Now, for these guys, define "correct" as "correct by margin at least
gamma/2" and define "mistake" as "mistake OR correct by less than
gamma/2". Our standard VC argument shows that so long as m is large
compared to (1/epsilon)*log(|H|/delta), whp, none of these will get S1
all correct, and yet make > epsilon*m "mistakes" on S2. This then
implies (by defn of H) that whp *no* separator gets S1 correct by
margin >= gamma and has > epsilon*m real mistakes on S2.
log(|H|) is approximately log^2(m)/gamma^2, so in the end you get a
bound of m = O(1/epsilon [1/gamma^2 log^2(1/(gamma*epsilon)) + log(1/delta)]).
Luckiness functions
===================
Basic idea of margins was in essense to view some separators as
"simpler" than others, using margin as the notion of "simple". What
makes this different from our Occam bounds, is that the notion of
"simple" depends on the data.
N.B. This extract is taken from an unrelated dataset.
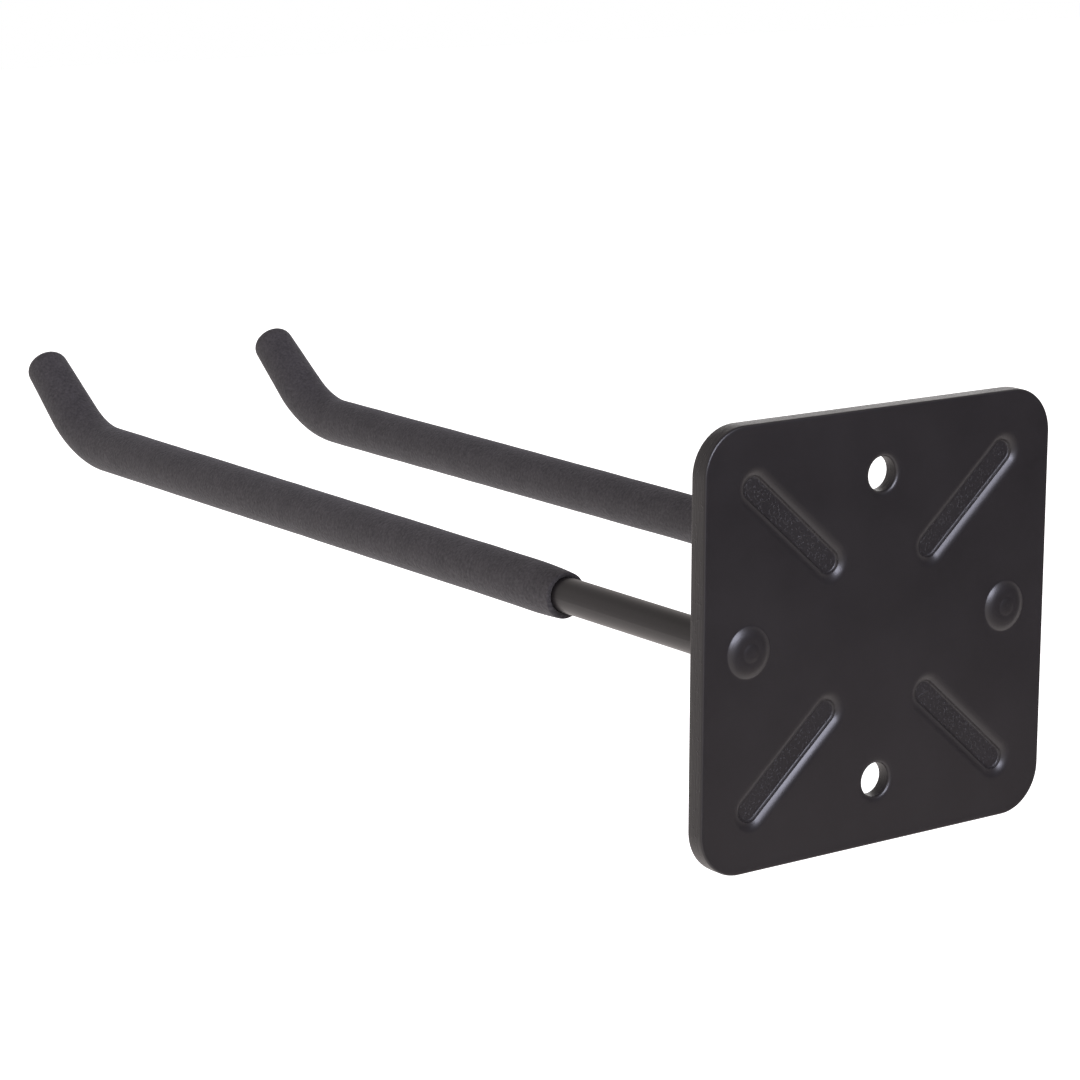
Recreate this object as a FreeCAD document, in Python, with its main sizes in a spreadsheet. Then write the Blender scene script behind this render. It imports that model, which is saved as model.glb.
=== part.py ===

Basically, we have a data-dependent
ordering of functions such that if we're lucky and the the target has
low complexity in this ordering, then we don't need much training
data. More generally, things like this are called "luckiness
functions". If a function is a "legal notion of luckiness"
(basically, the ordering depends only on the data points and not their
labels, and not too many splits of data with small complexity) then
you can apply sample complexity bounds. We saw this when we discussed
Semi-Supervised Learning.
PAC-MDL bounds
==============
A nice way to view this is in terms of a game between two players A
and B. A and B both have same set of unlabeled data. A is then given
labels for a random subset of the data, and has to transmit a string
that will uncompress to a labeling of the entire data set. Claim is:
if can do this with not too many bits, then can be confident in labels
on the test set. Point is that communication language is allowed to
refer to the unlabeled data. E.g., for VC-bounds: since only C[2m]
ways of splitting whole bunch, A can just give index of the split she
is thinking of. Can also interpret things like "PAC-Bayes" bounds in
this way. One of your hwk problems is like this.